What you will do: All lines holding the string "parts" are to be shown.

Exercise materials:
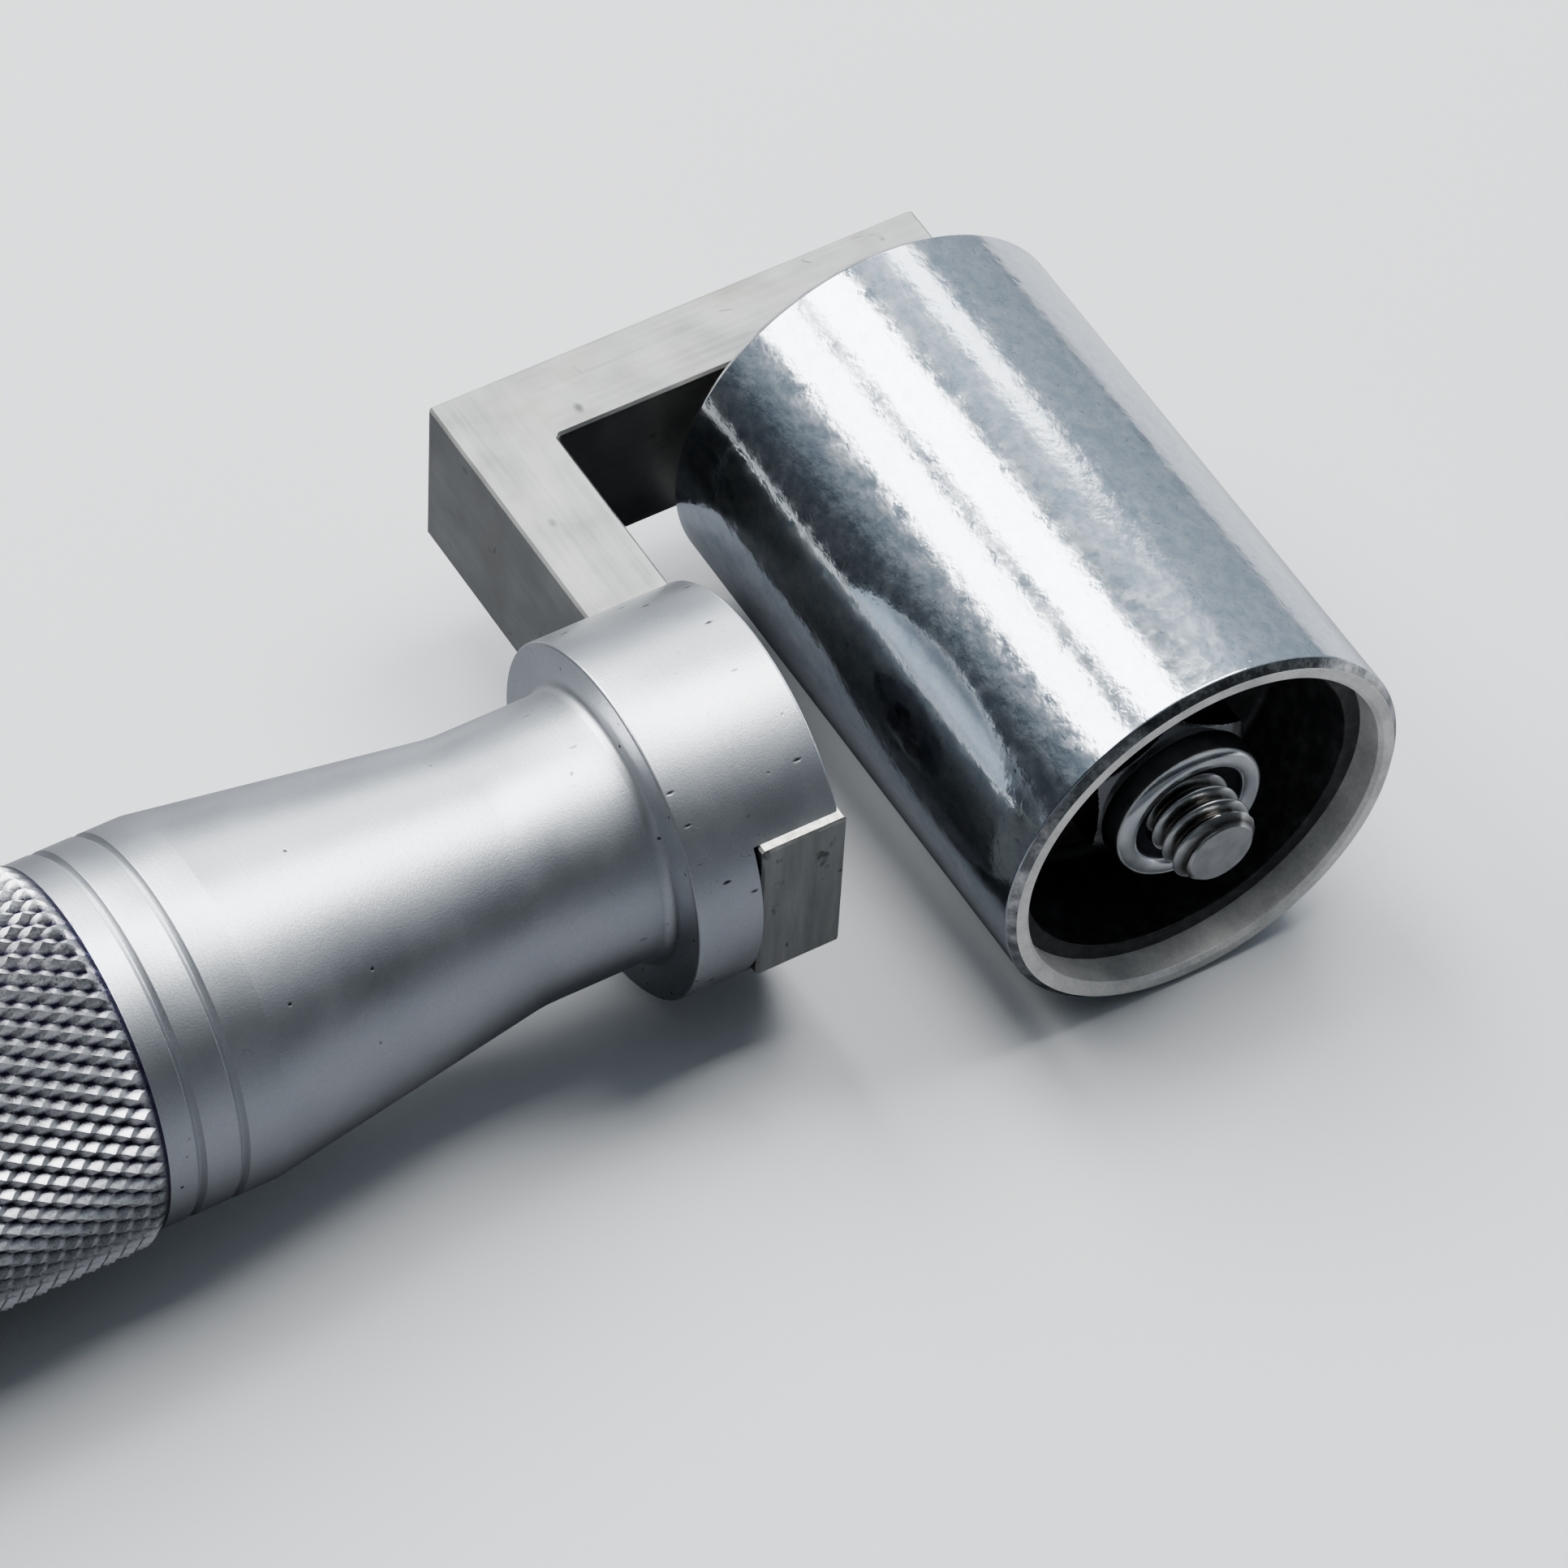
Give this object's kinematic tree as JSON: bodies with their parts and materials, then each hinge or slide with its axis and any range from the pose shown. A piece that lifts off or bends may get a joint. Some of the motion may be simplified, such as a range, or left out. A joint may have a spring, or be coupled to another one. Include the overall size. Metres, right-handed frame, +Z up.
{
  "type": "hand pressure roller",
  "caption": "Hand roller: turned handle with a diamond-knurled grip, square L bracket slotted into its collar, and a plated steel tube that spins on sealed ball bearings, held by a lock nut.",
  "frame": {"origin": "on the surface the tool lies on, under the middle of its bounding box", "axes": "+X along the handle towards the roller, +Y along the roller's axis towards the bracket's arm, +Z up"},
  "size_m": [0.1754, 0.0542, 0.0305],
  "materials": {
    "handle_alloy": "satin turned and blasted, cool light grey",
    "bar_alloy": "milled flat bar, saw-cut ends",
    "plated_tube_steel": "bright zinc plating, lightly scratched",
    "fastener_steel": "bright zinc plating",
    "bearing_steel": "ground bearing steel",
    "cage_steel": "pressed sheet steel",
    "hub_plastic": "black moulded nylon",
    "seal_rubber": "black nitrile rubber",
    "insert_nylon": "dark nylon"
  },
  "bodies": {
    "handle": {"handle_body": "handle_alloy", "bracket": "bar_alloy", "bracket_screw": "fastener_steel", "axle": "fastener_steel", "arm_spacer": "fastener_steel", "far_bearing_inner_ring": "bearing_steel", "spacer_tube": "fastener_steel", "near_bearing_inner_ring": "bearing_steel", "nut_washer": "fastener_steel", "lock_nut": "fastener_steel", "lock_nut_insert": "insert_nylon"},
    "roller": {"roller_tube": "plated_tube_steel", "near_hub": "hub_plastic", "far_hub": "hub_plastic", "near_bearing_outer_ring": "bearing_steel", "near_bearing_free_side_seal": "seal_rubber", "near_bearing_arm_side_seal": "seal_rubber", "far_bearing_outer_ring": "bearing_steel", "far_bearing_free_side_seal": "seal_rubber", "far_bearing_arm_side_seal": "seal_rubber"},
    "near_ball_set": {"near_bearing_balls": "bearing_steel", "near_bearing_ball_cage": "cage_steel"},
    "far_ball_set": {"far_bearing_balls": "bearing_steel", "far_bearing_ball_cage": "cage_steel"}
  },
  "joints": [
    {"name": "roller_spin", "type": "hinge", "parent": "handle", "child": "roller", "pos_m": [0.07243, -0.0035, 0.01524], "axis": [0, 1, 0], "continuous": true},
    {"name": "near_balls_spin", "type": "hinge", "parent": "handle", "child": "near_ball_set", "pos_m": [0.07243, -0.01196, 0.01524], "axis": [0, 1, 0], "continuous": true},
    {"name": "far_balls_spin", "type": "hinge", "parent": "handle", "child": "far_ball_set", "pos_m": [0.07243, 0.00496, 0.01524], "axis": [0, 1, 0], "continuous": true}
  ],
  "couplings": [
    {"joint": "near_balls_spin", "follows": "roller_spin", "ratio": 0.60697},
    {"joint": "far_balls_spin", "follows": "roller_spin", "ratio": 0.60697}
  ]
}
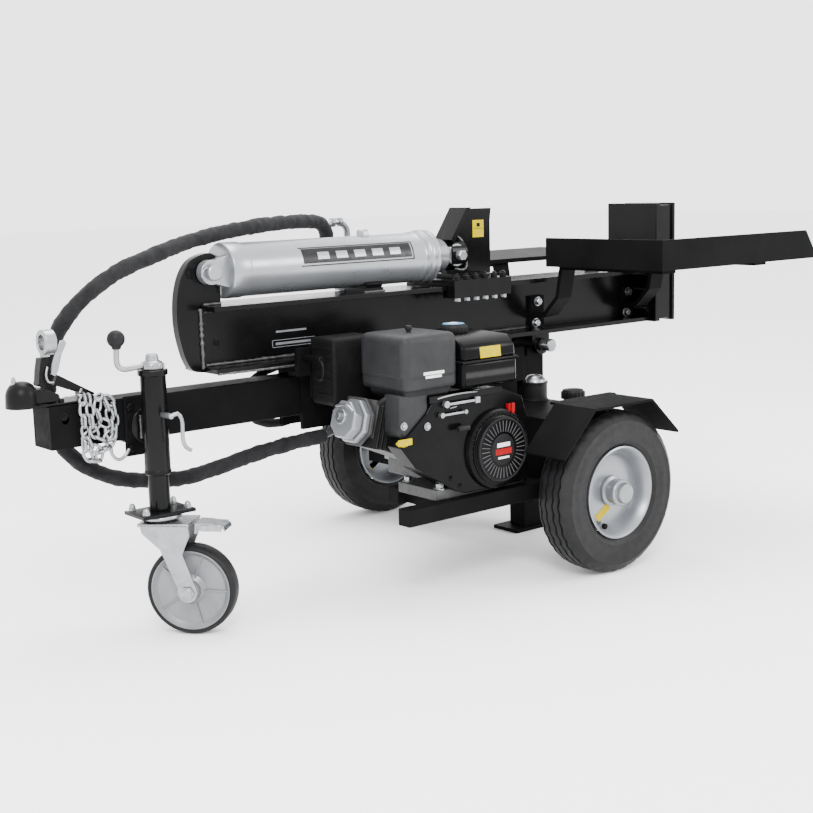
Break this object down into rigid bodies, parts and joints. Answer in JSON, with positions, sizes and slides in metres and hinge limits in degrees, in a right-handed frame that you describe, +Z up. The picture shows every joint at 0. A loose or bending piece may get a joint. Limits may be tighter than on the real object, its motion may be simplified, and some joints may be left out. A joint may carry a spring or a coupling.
{
  "type": "hydraulic log splitter",
  "caption": "Towable hydraulic log splitter: tilting beam with ram and wedge, foot plate, log tables, engine and pump, road wheels, jack caster and ball coupler.",
  "frame": {"origin": "middle of the footprint on the ground", "axes": "+X along the beam from the tow coupler to the foot plate, +Z up, -Y the engine side"},
  "size_m": [2.166, 1.076, 0.919],
  "materials": {
    "gloss_black": "gloss",
    "cylinder_silver": "satin",
    "zinc": "satin",
    "chrome": "polished",
    "tyre": "matte",
    "rim_silver": "satin",
    "caster_tread": "matte",
    "aluminium": "cast",
    "black_plastic": "matte",
    "grey_iron": "painted",
    "red_plastic": "gloss",
    "hose_sleeve": "woven",
    "muffler_black": "matte"
  },
  "bodies": {
    "frame": {"tongue_tube": "gloss_black", "tongue_front": "gloss_black", "pivot_post": "gloss_black", "pivot_pin": "zinc", "beam_rest": "gloss_black", "engine_rails": "gloss_black", "reservoir": "gloss_black", "return_filter": "black_plastic", "fender_near": "gloss_black", "fender_far": "gloss_black", "coupler": "gloss_black", "safety_chain_near": "zinc", "safety_chain_far": "zinc", "jack_mount": "gloss_black", "engine_block": "aluminium", "rocker_cover": "rim_silver", "fan_shroud": "black_plastic", "fuel_tank": "gloss_black", "air_cleaner": "black_plastic", "muffler": "muffler_black", "pump": "grey_iron", "hose_lower": "hose_sleeve", "hose_return": "hose_sleeve"},
    "beam_group": {"beam": "gloss_black", "beam_nose": "gloss_black", "foot_plate": "gloss_black", "cylinder_barrel": "cylinder_silver", "cylinder_pin": "zinc", "table_near": "gloss_black", "table_far": "gloss_black", "control_valve": "grey_iron", "hose_upper": "hose_sleeve"},
    "ram": {"piston_rod": "chrome", "wedge": "gloss_black", "wedge_slide": "gloss_black"},
    "valve_handle": {"valve_lever": "black_plastic"},
    "latch_pin": {"beam_latch_pin": "zinc"},
    "coupler_handle": {"coupler_latch": "gloss_black", "coupler_loop": "zinc"},
    "jack_tube": {"jack_outer": "gloss_black"},
    "jack_pull_pin": {"jack_pin": "zinc"},
    "jack_leg": {"jack_inner": "zinc"},
    "jack_handle": {"jack_crank": "gloss_black"},
    "caster_yoke": {"caster_fork": "zinc"},
    "caster_roller": {"caster_wheel": "caster_tread"},
    "caster_pedal": {"caster_brake": "zinc"},
    "road_wheel_near": {"tyre_near": "tyre", "wheel_near": "rim_silver"},
    "road_wheel_far": {"tyre_far": "tyre", "wheel_far": "rim_silver"},
    "starter_grip": {"recoil_grip": "black_plastic"},
    "throttle": {"throttle_lever": "zinc"},
    "choke": {"choke_lever": "zinc"},
    "switch": {"engine_switch": "red_plastic"},
    "tank_cap": {"fuel_cap": "black_plastic"},
    "reservoir_cap": {"filler_cap": "black_plastic"}
  },
  "joints": [
    {"name": "beam_tilt", "type": "hinge", "parent": "frame", "child": "beam_group", "pos_m": [0.474, 0, 0.53], "axis": [0, 1, 0], "range_deg": [0, 90], "deforming": ["hose_upper"]},
    {"name": "ram_stroke", "type": "slide", "parent": "beam_group", "child": "ram", "axis": [1, 0, 0], "range_m": [0, 0.585]},
    {"name": "valve_lever_swing", "type": "hinge", "parent": "beam_group", "child": "valve_handle", "pos_m": [0.064, 0.117, 0.78], "axis": [0, 0, 1], "range_deg": [-12, 12], "stiffness_Nm_per_rad": 4},
    {"name": "latch_pin_slide", "type": "slide", "parent": "frame", "child": "latch_pin", "axis": [0, 1, 0], "range_m": [0, 0.056]},
    {"name": "coupler_latch_lift", "type": "hinge", "parent": "frame", "child": "coupler_handle", "pos_m": [-1.007, 0, 0.58], "axis": [0, 1, 0], "range_deg": [-55, 15]},
    {"name": "jack_swivel", "type": "hinge", "parent": "frame", "child": "jack_tube", "pos_m": [-0.787, -0.104, 0.47], "axis": [0, 1, 0], "range_deg": [-40, 0], "deforming": ["hose_lower"]},
    {"name": "jack_pin_pull", "type": "slide", "parent": "jack_tube", "child": "jack_pull_pin", "axis": [0, -1, 0], "range_m": [0, 0.02], "stiffness_N_per_m": 400},
    {"name": "jack_extend", "type": "slide", "parent": "jack_tube", "child": "jack_leg", "axis": [0, 0, 1], "range_m": [-0.09, 0.08]},
    {"name": "jack_crank_turn", "type": "hinge", "parent": "jack_tube", "child": "jack_handle", "pos_m": [-0.787, -0.104, 0.6], "axis": [0, 0, 1], "range_deg": [-5460, 4860]},
    {"name": "caster_swivel", "type": "hinge", "parent": "jack_leg", "child": "caster_yoke", "pos_m": [-0.787, -0.104, 0.265], "axis": [0, 0, 1], "continuous": true},
    {"name": "caster_roll", "type": "hinge", "parent": "caster_yoke", "child": "caster_roller", "pos_m": [-0.742, -0.154, 0.102], "axis": [0.7433, 0.669, 0], "continuous": true},
    {"name": "caster_brake_press", "type": "hinge", "parent": "caster_yoke", "child": "caster_pedal", "pos_m": [-0.72913, -0.16829, 0.247], "axis": [0.7433, 0.669, 0], "range_deg": [0, 12], "stiffness_Nm_per_rad": 2},
    {"name": "wheel_near_roll", "type": "hinge", "parent": "frame", "child": "road_wheel_near", "pos_m": [0.289, -0.46, 0.207], "axis": [0, 1, 0], "continuous": true},
    {"name": "wheel_far_roll", "type": "hinge", "parent": "frame", "child": "road_wheel_far", "pos_m": [0.289, 0.46, 0.207], "axis": [0, 1, 0], "continuous": true},
    {"name": "starter_pull", "type": "slide", "parent": "frame", "child": "starter_grip", "axis": [0, -1, 0], "range_m": [0, 0.6], "stiffness_N_per_m": 15},
    {"name": "throttle_swing", "type": "hinge", "parent": "frame", "child": "throttle", "pos_m": [-0.176, -0.381, 0.474], "axis": [0, 1, 0], "range_deg": [-10, 8]},
    {"name": "choke_swing", "type": "hinge", "parent": "frame", "child": "choke", "pos_m": [-0.188, -0.381, 0.45], "axis": [0, 1, 0], "range_deg": [0, 20]},
    {"name": "switch_turn", "type": "hinge", "parent": "frame", "child": "switch", "pos_m": [0.033, -0.38, 0.441], "axis": [0, 1, 0], "range_deg": [0, 45]},
    {"name": "fuel_cap_turn", "type": "hinge", "parent": "frame", "child": "tank_cap", "pos_m": [-0.043, -0.262, 0.62], "axis": [0, 0, 1], "range_deg": [0, 90]},
    {"name": "filler_cap_turn", "type": "hinge", "parent": "frame", "child": "reservoir_cap", "pos_m": [0.377, -0.262, 0.4], "axis": [0, 0, 1], "range_deg": [0, 120]}
  ],
  "couplings": [
    {"joint": "jack_crank_turn", "follows": "jack_extend", "rad_per_m": 1047.2}
  ]
}
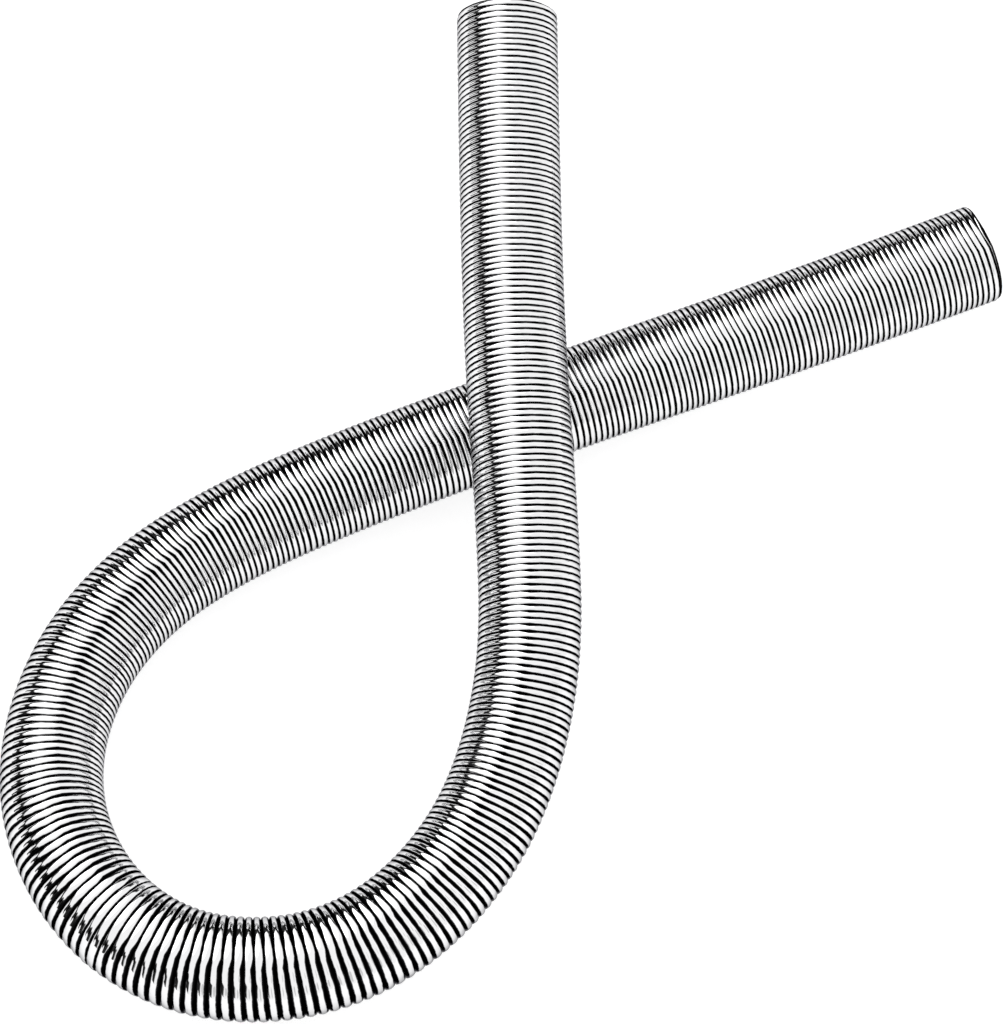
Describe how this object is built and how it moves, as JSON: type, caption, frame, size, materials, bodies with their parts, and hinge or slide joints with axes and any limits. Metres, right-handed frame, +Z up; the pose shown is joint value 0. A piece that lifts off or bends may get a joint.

Written reply:
Give this object's kinematic tree as JSON: bodies with their parts and materials, then each hinge or slide with its axis and any range from the pose shown. A piece that lifts off or bends may get a joint. Some of the motion may be simplified, such as a range, or left out. A joint may have a spring, or be coupled to another one. Include the overall size. Metres, right-handed frame, +Z up.
Break this object down into rigid bodies, parts and joints. Answer in JSON, with positions, sizes and slides in metres and hinge limits in degrees, in a right-handed frame that you describe, +Z up. The picture shows every joint at 0. A loose or bending piece may get a joint. Limits may be tighter than on the real object, its motion may be simplified, and some joints may be left out. A joint may carry a spring or a coupling.
Describe how this object is built and how it moves, as JSON: type, caption, frame, size, materials, bodies with their parts, and hinge or slide joints with axes and any limits. Metres, right-handed frame, +Z up; the pose shown is joint value 0. A piece that lifts off or bends may get a joint.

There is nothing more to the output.